MÉXICO, D.F. (Proceso).- Con el pretexto de la canción “Mi querido capitán” de José Alfonso Palacios de los años veinte, sobre las tiples de la época, Luis Enrique Gutiérrez Ortiz Monasterio (LEGOM) escribe una farsa homónima sobre un batallón del ejército mexicano en la lucha contra el narcotráfico, comandado por “su querido capitán”.
La homosexualidad, el machismo y la estupidez es lo que los define y, entre burlas, malos entendidos, órdenes y contra órdenes, los soldados bailan, filosofan de la manera más pedestre e intentan resolver el problema del muertito que han quemado y aventado al río.
La violencia y el asesinato que el ejército practica con total impunidad en nuestro país se vuelven hechos cotidianos al interior de este batallón donde, como un estudio de casa, observamos desde el microcosmos, un macrocosmos espeluznante. Los temas tratados a la ligera por ellos nos remite a casos como la desaparición de los normalistas en Ayotzinapa, el caso de Tlatlaya y tantos otros. Si no hay pudor y moral en los personajes, tampoco la tiene el autor al exponer sin ningún filtro la situación. Es así y que cada quien piense lo que quiera, se ría de lo que ve, o simplemente sonría asqueado. La farsa está ahí sin concesiones.
El director Sebastián Sánchez Amunátegui conjunta a un grupo de 7 actores y se pone el reto de mantenerlos a vistas y jugar con escenas simultáneas. El capitán (Antonio Lojero), Pachis (Bernardo Benítez), el subalterno con que mantiene una relación amorosa y Cheetos (Ricardo Rodríguez), quien cometió el crimen, son los personajes en los que se centra la obra. Ellos dialogan e interactúan al mismo tiempo que el resto del batallón, interpretado por Froylán Tiscareño, Daniel Ramírez, Alan García y Ariel de la Torre, juegan a las cartas, beben y fuman.

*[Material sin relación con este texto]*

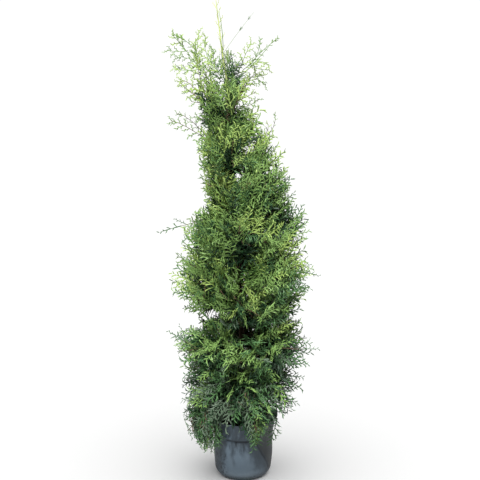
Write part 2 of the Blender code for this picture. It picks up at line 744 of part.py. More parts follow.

La ambientación está bien resuelta en el trazo y la simultaneidad, aunque en ocasiones los momentos de intimidad se confunden. Tres números musicales se intercalan en las escenas como si estuvieran en una disco rompiendo asertivamente el continuo de la trama. La historia se reitera, se repite el error, el regaño, la búsqueda de soluciones, y remata con la violencia hacia un travesti que encarna lo que ellos son y que niegan brutalmente.
Los elementos escenográficos: una mesa, un catre y un par de sillas metálicas, suficientes para concretar el espacio escénico, pero los focos de colores que encienden y apagan los actores dependiendo de las necesidades de la acción, no son suficientes para que Isaías Martínez, con apoyo de otros elementos, haga una iluminación sugerente y con los claroscuros necesarios.
Sebastián Sánchez Amunátegui consigue un ritmo fluido, con acciones complementarias que apoyan los diálogos. Su propuesta tiende a la farsa aunque requeriría de un mayor énfasis en la caracterización de los personajes. Antonio Lojero, el capitán, no consigue la fuerza escénica que su personaje requiere, donde la imposición y su debilidad sentimental se mezclan durante la obra.
En Mi querido capitán, que se presenta los jueves en el Foro Shakespeare, queda al desnudo el comportamiento sin escrúpulos de los soldados rasos. Con el lenguaje prosaico y cínico de los personajes se hace evidente la podredumbre e ignorancia de los que dicen luchar por nuestra seguridad y que son a los que más tememos.